COLLECTED MATERIAL »
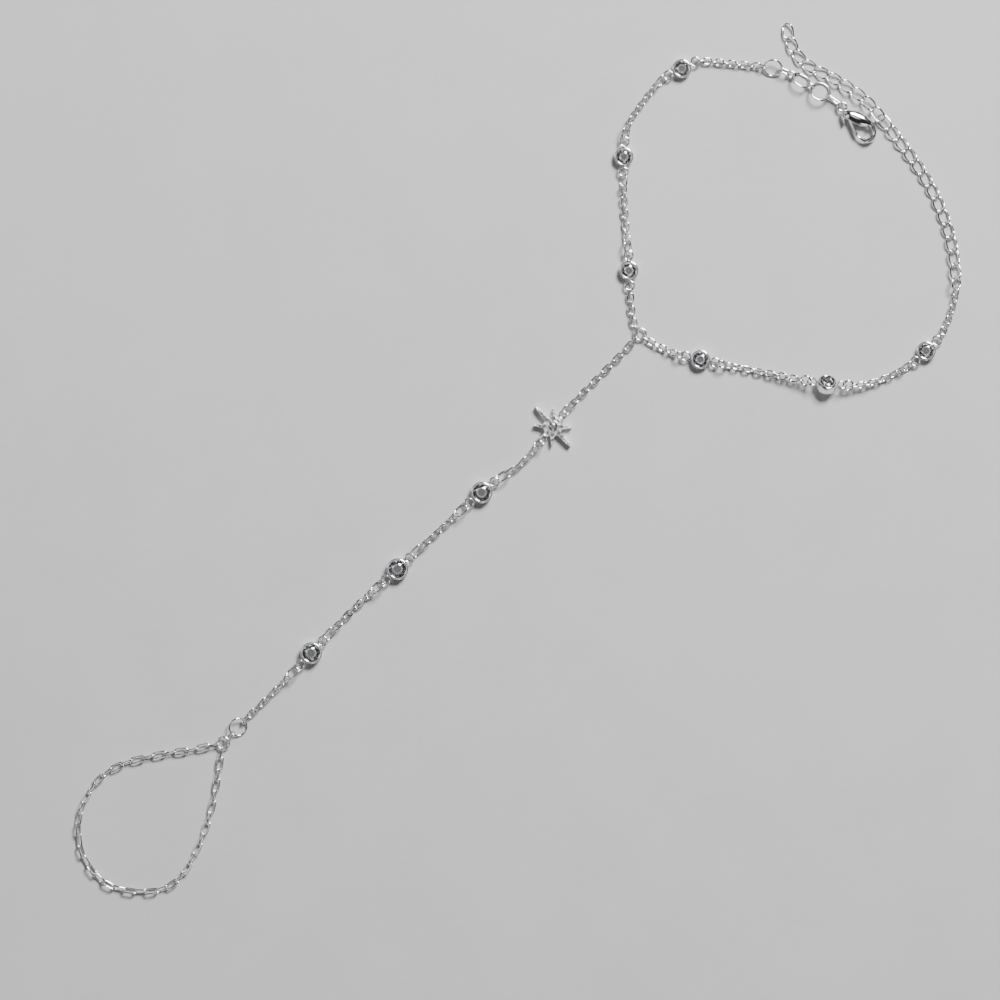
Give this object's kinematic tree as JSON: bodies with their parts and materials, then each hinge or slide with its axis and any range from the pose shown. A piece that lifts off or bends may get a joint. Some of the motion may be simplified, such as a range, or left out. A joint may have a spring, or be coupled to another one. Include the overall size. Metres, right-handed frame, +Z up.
{
  "type": "hand chain bracelet",
  "caption": "Fine chain bracelet with round set stones and a lobster clasp, joined by a stone-set strand with a star to a finger loop.",
  "frame": {"origin": "the middle of the star's flat underside, on the surface that the object lies on", "axes": "+Z up from the surface, +X towards the wrist loop's clasp side, +Y along the surface, so that the finger loop lies towards -X and -Y"},
  "size_m": [0.1772, 0.1745, 0.0038],
  "materials": {
    "metal": "polished",
    "stone": "clear"
  },
  "bodies": {
    "bracelet": {"wrist_bezel_1": "metal", "wrist_bezel_2": "metal", "wrist_bezel_3": "metal", "wrist_bezel_4": "metal", "wrist_bezel_5": "metal", "wrist_bezel_6": "metal", "hand_bezel_1": "metal", "hand_bezel_2": "metal", "hand_bezel_3": "metal", "wrist_rings_1": "metal", "wrist_rings_2": "metal", "wrist_rings_3": "metal", "wrist_rings_4": "metal", "wrist_rings_5": "metal", "wrist_rings_6": "metal", "hand_rings_1": "metal", "hand_rings_2": "metal", "hand_rings_3": "metal", "wrist_chain_1": "metal", "wrist_chain_2": "metal", "wrist_chain_3": "metal", "wrist_chain_4": "metal", "wrist_chain_5": "metal", "wrist_chain_6": "metal", "wrist_chain_7": "metal", "wrist_chain_8": "metal", "hand_chain_1": "metal", "hand_chain_2": "metal", "hand_chain_3": "metal", "hand_chain_4": "metal", "hand_chain_5": "metal", "yoke_ring": "metal", "star_setting": "metal", "star_rings": "metal", "finger_rings": "metal", "finger_chain": "metal", "clasp_tail": "metal", "clasp_body": "metal", "clasp_pin": "metal", "extender_chain": "metal", "extender_ring": "metal", "wrist_stone_1": "stone", "wrist_stone_2": "stone", "wrist_stone_3": "stone", "wrist_stone_4": "stone", "wrist_stone_5": "stone", "wrist_stone_6": "stone", "hand_stone_1": "stone", "hand_stone_2": "stone", "hand_stone_3": "stone", "star_stone": "stone", "star_pave": "stone"},
    "lever": {"clasp_lever": "metal"}
  },
  "joints": [
    {"name": "lever_hinge", "type": "hinge", "parent": "bracelet", "child": "lever", "pos_m": [0.05888, 0.06202, 0.0013], "axis": [0, 0, 1], "range_deg": [0, 18], "stiffness_Nm_per_rad": 0.004, "springref_deg": -28.65}
  ]
}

SET TASK » Take the material above and return all of it exactly.

COMPLETE OUTPUT »
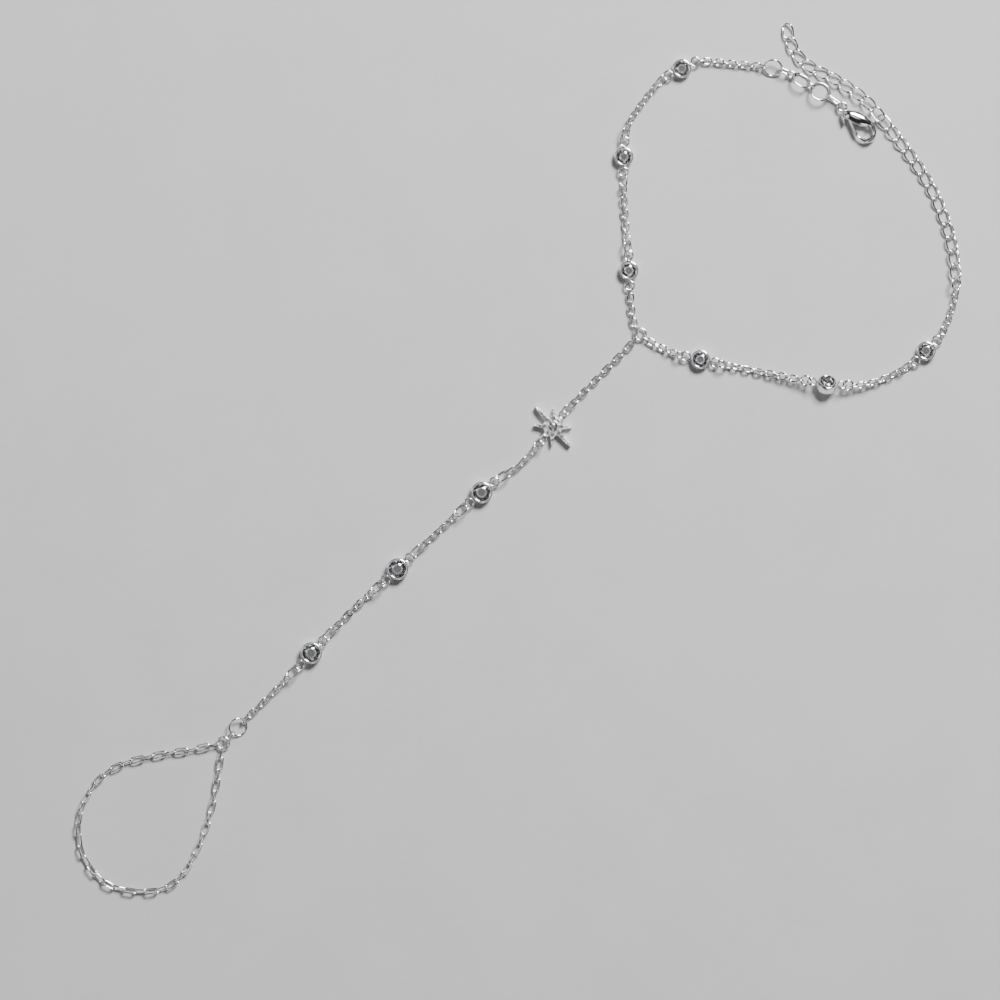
Give this object's kinematic tree as JSON: bodies with their parts and materials, then each hinge or slide with its axis and any range from the pose shown. A piece that lifts off or bends may get a joint. Some of the motion may be simplified, such as a range, or left out. A joint may have a spring, or be coupled to another one. Include the overall size. Metres, right-handed frame, +Z up.
{
  "type": "hand chain bracelet",
  "caption": "Fine chain bracelet with round set stones and a lobster clasp, joined by a stone-set strand with a star to a finger loop.",
  "frame": {"origin": "the middle of the star's flat underside, on the surface that the object lies on", "axes": "+Z up from the surface, +X towards the wrist loop's clasp side, +Y along the surface, so that the finger loop lies towards -X and -Y"},
  "size_m": [0.1772, 0.1745, 0.0038],
  "materials": {
    "metal": "polished",
    "stone": "clear"
  },
  "bodies": {
    "bracelet": {"wrist_bezel_1": "metal", "wrist_bezel_2": "metal", "wrist_bezel_3": "metal", "wrist_bezel_4": "metal", "wrist_bezel_5": "metal", "wrist_bezel_6": "metal", "hand_bezel_1": "metal", "hand_bezel_2": "metal", "hand_bezel_3": "metal", "wrist_rings_1": "metal", "wrist_rings_2": "metal", "wrist_rings_3": "metal", "wrist_rings_4": "metal", "wrist_rings_5": "metal", "wrist_rings_6": "metal", "hand_rings_1": "metal", "hand_rings_2": "metal", "hand_rings_3": "metal", "wrist_chain_1": "metal", "wrist_chain_2": "metal", "wrist_chain_3": "metal", "wrist_chain_4": "metal", "wrist_chain_5": "metal", "wrist_chain_6": "metal", "wrist_chain_7": "metal", "wrist_chain_8": "metal", "hand_chain_1": "metal", "hand_chain_2": "metal", "hand_chain_3": "metal", "hand_chain_4": "metal", "hand_chain_5": "metal", "yoke_ring": "metal", "star_setting": "metal", "star_rings": "metal", "finger_rings": "metal", "finger_chain": "metal", "clasp_tail": "metal", "clasp_body": "metal", "clasp_pin": "metal", "extender_chain": "metal", "extender_ring": "metal", "wrist_stone_1": "stone", "wrist_stone_2": "stone", "wrist_stone_3": "stone", "wrist_stone_4": "stone", "wrist_stone_5": "stone", "wrist_stone_6": "stone", "hand_stone_1": "stone", "hand_stone_2": "stone", "hand_stone_3": "stone", "star_stone": "stone", "star_pave": "stone"},
    "lever": {"clasp_lever": "metal"}
  },
  "joints": [
    {"name": "lever_hinge", "type": "hinge", "parent": "bracelet", "child": "lever", "pos_m": [0.05888, 0.06202, 0.0013], "axis": [0, 0, 1], "range_deg": [0, 18], "stiffness_Nm_per_rad": 0.004, "springref_deg": -28.65}
  ]
}